Almanya’da yaşayan Türkler öncülüğünde kurulan “Çeşitlilik ve Uyanış için Demokratik İttifak” (Demokratischen Allianz für Vielfalt und Aufbruch – DAVA) adlı siyasi oluşum, Berlin’de Avrupa Parlamentosu seçimleri öncesi bir miting düzenledi.
DAVA’nın Avrupa Parlamentosu seçimlerinde birinci sıra adayı olan Zingal, burada yaptığı açıklamada, oy kullanmanın son derecede önemli olduğunu belirterek, “Özellikle Filistin’de yaşanan insanlık dramına yönelik açıklamalarımız var. Avrupa Parlamentosu’nda onların sesi olmak istiyoruz. Yani onların sesini orada da duyurmak istiyoruz.” dedi.

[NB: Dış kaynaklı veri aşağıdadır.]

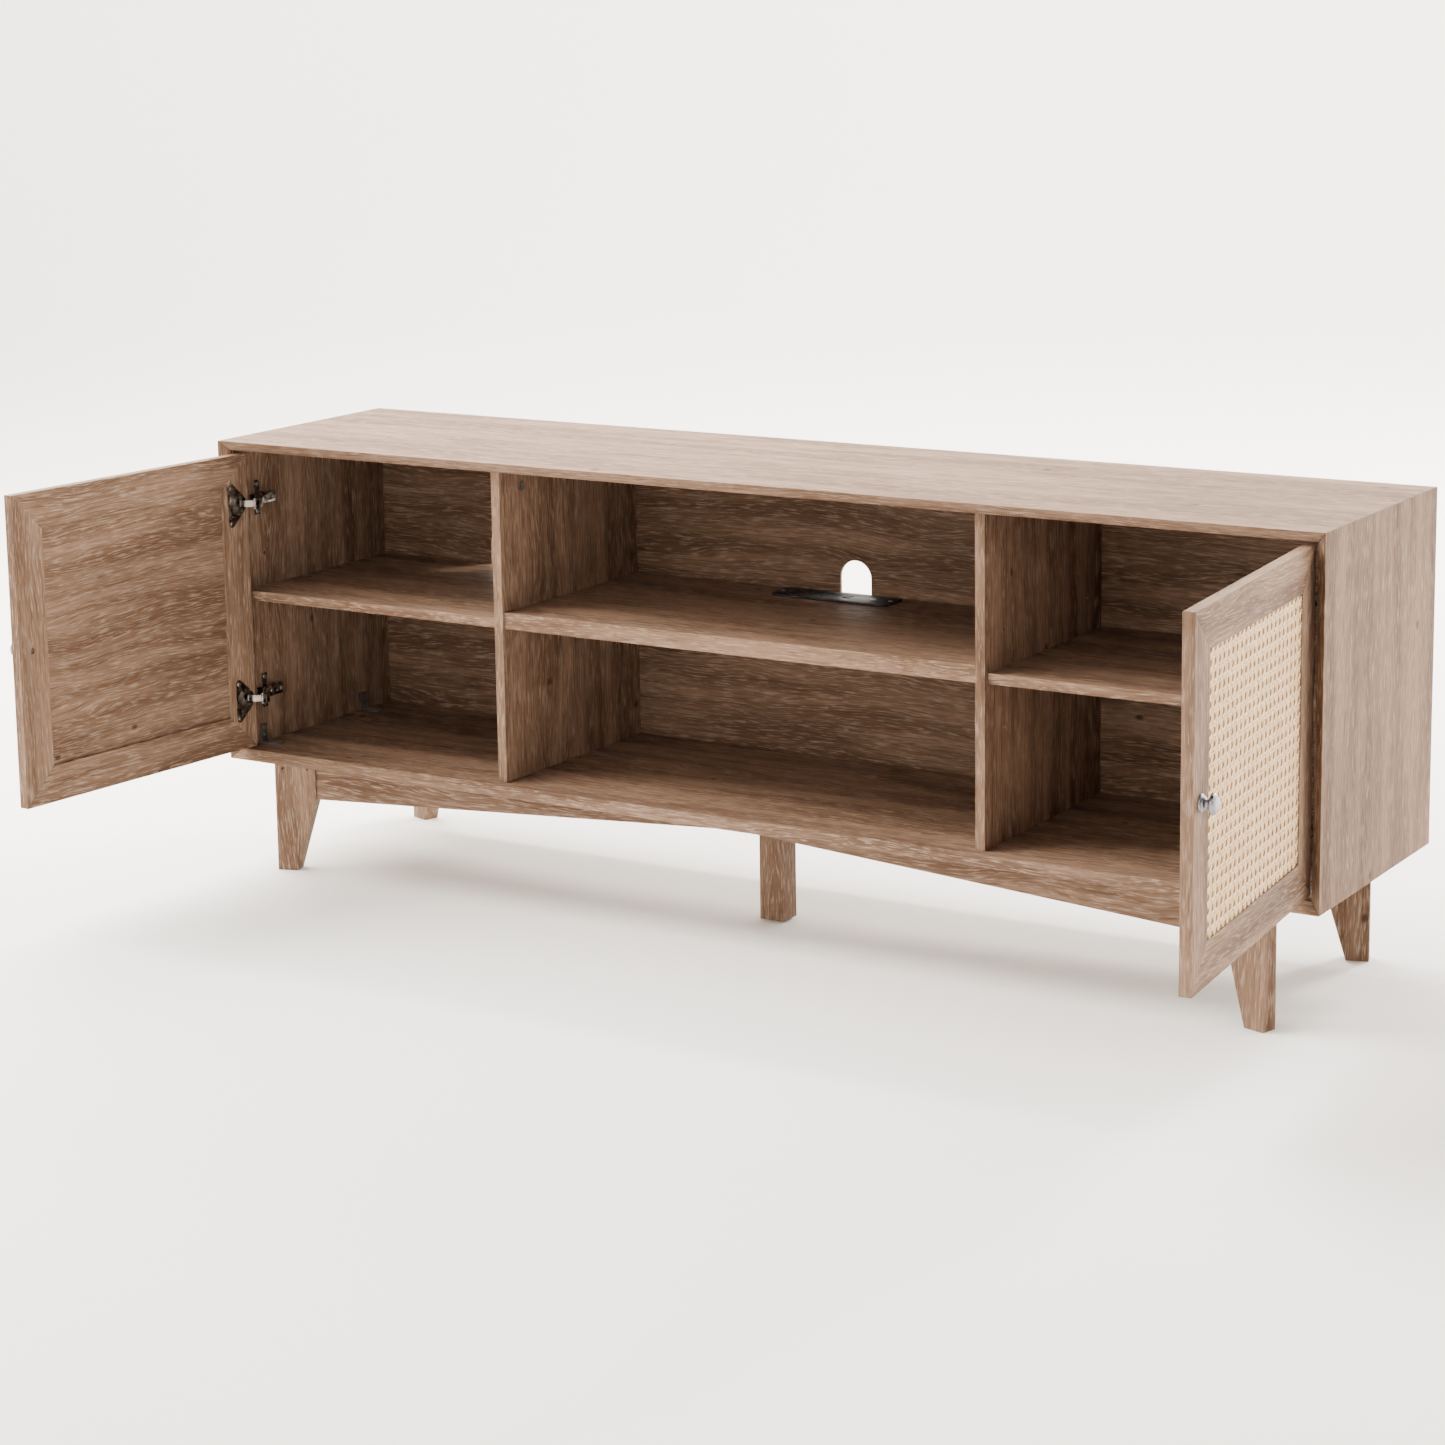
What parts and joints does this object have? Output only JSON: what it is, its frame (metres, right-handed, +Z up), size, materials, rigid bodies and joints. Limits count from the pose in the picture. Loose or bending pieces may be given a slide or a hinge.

Zingal, Almanya’daki mevcut partilerin Filistin konusunu AP’de dile getirmediklerini belirterek, “İnsanlarımızın özellikle kültürel hassasiyetlerini, dini hassasiyetlerini ve diğer hassasiyetlerini bizler dile getirmek istiyoruz. Bugüne kadar sistem partilerinde yeterince kendilerini temsil edilmediklerini görenleri biz temsil etmek istiyoruz.” diye konuştu.
Almanya genelinde bir liste hazırladıklarına işaret eden Zingal, “Yani Hamburg’dan Münih’e kadar Berlin’den Köln’e kadar her yerde seçim pusulasında aynı isimleri görebileceksiniz. Oy pusulasında 29. sıradayız. Oraya işaret ederlerse vatandaşlarımız bizi seçmiş olacaklar. 13 adayımız var ve bunlar da aynı şekilde Almanya’nın her yerinden kendileri geliyorlar. Doktorlarımız var aramızda, avukatlar var ve çeşitli milletten de mevcut olan arkadaşlarımız var.” ifadelerini kullandı.
DAVA’nın kurucu başkanı olan Teyfik Özcan da oluşumlarının Almanya’daki toplum tarafından çok büyük bir kabul gördüğünü gözlemlediklerini söyledi.
Almanya çapında 15 miting ve toplantı düzenlediklerini ifade eden Özcan, “Nereye gidersek büyük bir beklenti var toplum içinde. Türkiye’den işçi göçünden 62 yıl geçmesine rağmen halen bizi şu anda temsil eden bir parti yoktur. Biz bu boşluğu dolduruyoruz.” dedi.
Alman medyası ve siyasetçileri tarafından bir kötüleme kampanyasına maruz kaldıklarını vurgulayan Özcan, “Bu kampanya halen devam ediyor. Öyle saçma sapan şeylerle karşı karşıyayız ki. Biz burada Türk toplumunu, Müslüman toplumunu, azınlıklar toplumunu savunuyoruz. Onları temsil ediyoruz.” diye konuştu.
Özcan, 30 yıl Alman Sosyal Demokrat Parti’de (SPD) görev aldığına işaret ederek, “SPD’den 30 sene sonra çıkmak mecburiyetinde kaldım. Çünkü artık SPD bizi Türk kökenli olan kişileri temsil etmiyor. Pazar gecesi iyi sonuçlar almayı hedefliyoruz, umutluyuz. İnşallah da en azından bir kişiyi, bir milletvekilimizi parlamentoya göndereceğiz.” şeklinde konuştu.